The Pocock’s stayed with Boeing through the war. Besides building pontoons, George traveled all over the country making inspection trips other airplane manufacturers. He reported back what he learned to the Boeing plant in Seattle. George eventually became foreman of the assembly department of Boeing.
George and Dick stayed with Boeing until 1922, when it became clear that wood was on its way out in airplane construction. Dick was anxious to leave Boeing and accepted an offer to be the boat builder for Yale University. Dick would end up spending the rest of his life building boats for Yale.
George stayed on as a foreman at Boeing, but following Dick’s departure, he too was lured back to his first love: boat building. The following year, the unknown Washington rowing team traveled east and won the 1923 national championship in a Pocock boat. After that, demand skyrocketed from coast to coast.

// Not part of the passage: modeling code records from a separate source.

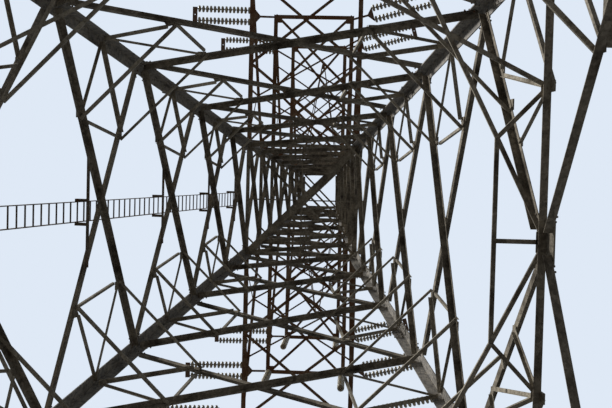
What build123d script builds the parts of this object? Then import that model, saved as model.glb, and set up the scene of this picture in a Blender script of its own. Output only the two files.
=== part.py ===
"""Lattice transmission pylon for a double-circuit line, a 1:2 scale model.

Units are millimetres. +Z is up and the ground is at Z = 0, midway between the four legs.
The crossarms reach out along X, and the line runs along Y. The ladder is on the front, at -Y.
Sides and corners count from the front: side 0 front, 1 right, 2 back, 3 left.
"""

from build123d import *
from itertools import accumulate
from math import atan2, cos, degrees, radians, sin
import os

os.makedirs("parts", exist_ok=True)

# Height of the belt, and the rise of each panel from there to the waist
belt_height = 7550
vee_rise = 1640
first_panel_rise = 2100
second_panel_rise = 2010
third_panel_rise = 1485
fourth_panel_rise = 1050

# Rise of each panel from the waist to the top
lower_stay_rise = 1350
middle_arm_rise = 1315
middle_stay_rise = 1300
top_arm_rise = 1400
top_stay_rise = 1100
peak_foot_rise = 900
peak_rise = 900

# Half widths of the square body, measured to the corner of the legs
base_half = 3450
waist_half = 920
top_half = 440

# Legs: rolled angles, with the corner outwards
leg_flange = 125
leg_thick = 12
upper_leg_flange = 90

# Feet: a base plate with four anchor holes and two ribs under each leg
foot_size = 380
foot_thick = 24
anchor_spacing = 260
anchor_radius = 16
foot_rib_height = 170
foot_rib_width = 110
foot_rib_thick = 12

# Bracing angles, which stop short of each level by half their flange and a gap
brace_flange = 65
brace_thick = 6
upper_brace_flange = 60
upper_brace_thick = 5
end_gap = 28
brace_foot = 220
filler_size = 70

# Belt: the plate at the middle of each side, and where the braces end on it
hub_width = 300
hub_rise = 340
hub_brace_spread = 95
hub_brace_drop = 110
hub_vee_spread = 105
hub_vee_rise = 100

# Level frame at the belt
plan_width = 32
plan_thick = 6
plan_plate_width = 240
plan_plate_depth = 110

# Struts and level frames of the upper body
heavy_tie_width = 105
light_tie_width = 40
rod_width = 20
knee_reach = 310
knee_width = 28
frame_plate_size = 150
strut_lift = 5

# Crossarms
lower_arm_reach = 3640
middle_arm_reach = 3460
top_arm_reach = 3260
peak_reach = 3180
chord_size = 75
chord_thick = 8
stay_size = 50
stay_lift = 10
arm_brace_width = 48
arm_bays = 2
arm_plate_size = 150
peak_chord_size = 45
peak_chord_thick = 20
peak_plate_size = 120
peak_chord_drop = 60

# Ladder up the front to the waist
ladder_foot = 1250
ladder_head_gap = 40
ladder_width = 205
ladder_stand_off = 125
rail_width = 35
rail_thick = 8
rung_pitch = 150
rung_size = 12
ladder_bar_width = 50
ladder_bar_lap = 30
ladder_bar_drop = 300
ladder_rest_heights = (3300, 5400)
ladder_clip_width = 30

# Insulator strings: each shed of the outline stands for a few discs
disc_count = 15
discs_in_shed = 5
disc_pitch = 73
disc_radius = 66
pin_radius = 20
shed_share = 0.7
pair_spacing = 220
link_length = 230
link_width = 36
strap_thick = 8
yoke_thick = 10
yoke_depth = 90
yoke_edge = 35
string_slope = 6
line_angle = 15
string_seat = 55
hanger_length = 90
clamp_hole_radius = 9
pilot_inset = 60
pilot_link = 90

lower_rises = [vee_rise, first_panel_rise, second_panel_rise, third_panel_rise, fourth_panel_rise]
lower_levels = list(accumulate(lower_rises, initial=belt_height))[1:]
waist_height = lower_levels[-1]
upper_rises = [lower_stay_rise, middle_arm_rise, middle_stay_rise, top_arm_rise, top_stay_rise]
upper_rises += [peak_foot_rise, peak_rise - strut_lift - upper_brace_flange]
upper_levels = list(accumulate(upper_rises, initial=waist_height))
peak_foot_height = upper_levels[-2]
top_height = upper_levels[-1] + strut_lift + upper_brace_flange
arm_rows = [
    ("lower", lower_arm_reach, upper_levels[0], upper_levels[1]),
    ("middle", middle_arm_reach, upper_levels[2], upper_levels[3]),
    ("top", top_arm_reach, upper_levels[4], upper_levels[5]),
]
side_names = ["front", "right", "back", "left"]
corner_names = ["front_right", "back_right", "back_left", "front_left"]
lower_slope = (base_half - waist_half) / waist_height
upper_slope = (waist_half - top_half) / (top_height - waist_height)
lower_gap = brace_flange / 2 + end_gap
upper_gap = upper_brace_flange / 2 + end_gap


def body_half(height):
    """Half width of the body, to the legs' outer corner, at a height."""
    if height <= waist_height:
        return base_half - lower_slope * height
    return waist_half - upper_slope * (height - waist_height)


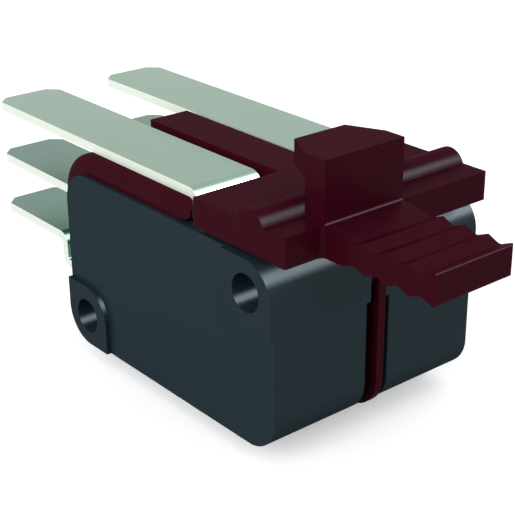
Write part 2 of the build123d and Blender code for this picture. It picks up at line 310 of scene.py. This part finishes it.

For the next 50 years, with care and grace, George built racing shells for nearly every racing college in the country and several abroad. His reputation spread as he maintained the highest possible quality at a price that even small colleges or high schools could afford. His boats went on to win many national and Olympic championships.
Following George’s death in 1976, the company was taken over by his son, Stan.
Stan grew up in Seattle and rowed at the University of Washington where he graduated with a degree in Engineering. Following college, he carried on the family tradition and apprenticed with his father. In the late 1960’s, management of the company became Stan’s responsibility while George devoted himself to constructing cedar single shells.
Stan was to prove himself not only as a natural in boat building but also in coaching. He was the freshman coach at the University of Washington from 1947-1955 and he coached gold medal-winning crews in the 1956 and 1960 Olympic Games.
“Rowing isn’t easy,” Stan said about the sport, “It’s so much a matter of heart. The oarsman must be sold on what he’s doing and so enthusiastic about it that the hurt doesn’t matter. Technique and conditioning are things that every oarsman has… so they become relatively unimportant. We know that men respond to rowing in a beautiful piece of equipment, and we try to give them shells that will raise their spirit a little above their competitors’.”
The post-war years were a time of incredible innovation in materials science, and it was Stan who carried the company into the modern age of composites. In fact, it was only when his father was away at the 1956 Olympics in Australia that he was first able to experiment with fiberglass. He replaced the wooden ribs in the boats with a fiberglass sandwich skin, which was an extraordinary innovation for 1956. In 1961 Stan made the first fiberglass rowing boat ever – a wherry. A few years later he developed the fiberglass training single.
Stan had ‘first-evers’ in many areas, including the development of a successful wood and glass laminated composite oar, molded seat tops, and adjustable oarlock height spacers. Building off innovations in composite engineering from aerospace industries, Stan developed the first line of all-carbon fiber monocoque racing shells in 1981. Developing the shoulderless boat was his crowning achievement.
In 2014, Stan Pocock passed away at the age of 91.
Bill Tytus took over the helm of Pocock Racing Shells in 1985.
His introduction to rowing came as a young boy riding his bicycle past the Pocock shop, which was down the road from his house. Intrigued by the sights and sounds of what he could see from the outside, the desire to pop his head inside was irresistible. After that fateful day, Bill became a frequent visitor and forged a lifelong friendship with the Pocock family.
Bill first picked up an oar in 1964 with Green Lake Crew in Seattle. His rowing career included a second place finish in the Diamond Sculls event at Henley in 1969, and he represented the USA on the National Team from 1969-1971. Today, he continues to coach sculling for the Lake Washington Rowing Club.
Bill is singularly focused on making the best boats on the market. “What many people don’t understand,” he says, “is that it is a long process. The design and construction of racing shells is continually refined throughout many years of experience, and all of these threads come together to make better products.”
“Boat building is also very sport-specific. The design and engineering that goes into making a fast sailing boat simply does not necessarily apply to racing shells’
With fifty years in the sport of rowing and over thirty years designing boats, Bill continues down the path of constant refinement, seeking the optimum balance between the various constraints and conflicting elements of boat design. This progression has been successful. The proven design of his Hypercarbon K4 and V8 designs have consistently the top choice for America’s fastest crews. The newest iteration of this ongoing process is the revolutionary xVIII, which was released in 2016.
Today Bill runs the company with his son, John, and while he has backed out of the day-to-day operations, he remains an active advisor on all aspects of the company and continues to design the boats.
Under Bill’s leadership, Pocock Racing Shells continues to thrive. Pocock is an undisputed industry leader, known for excellence and unmatched customer service.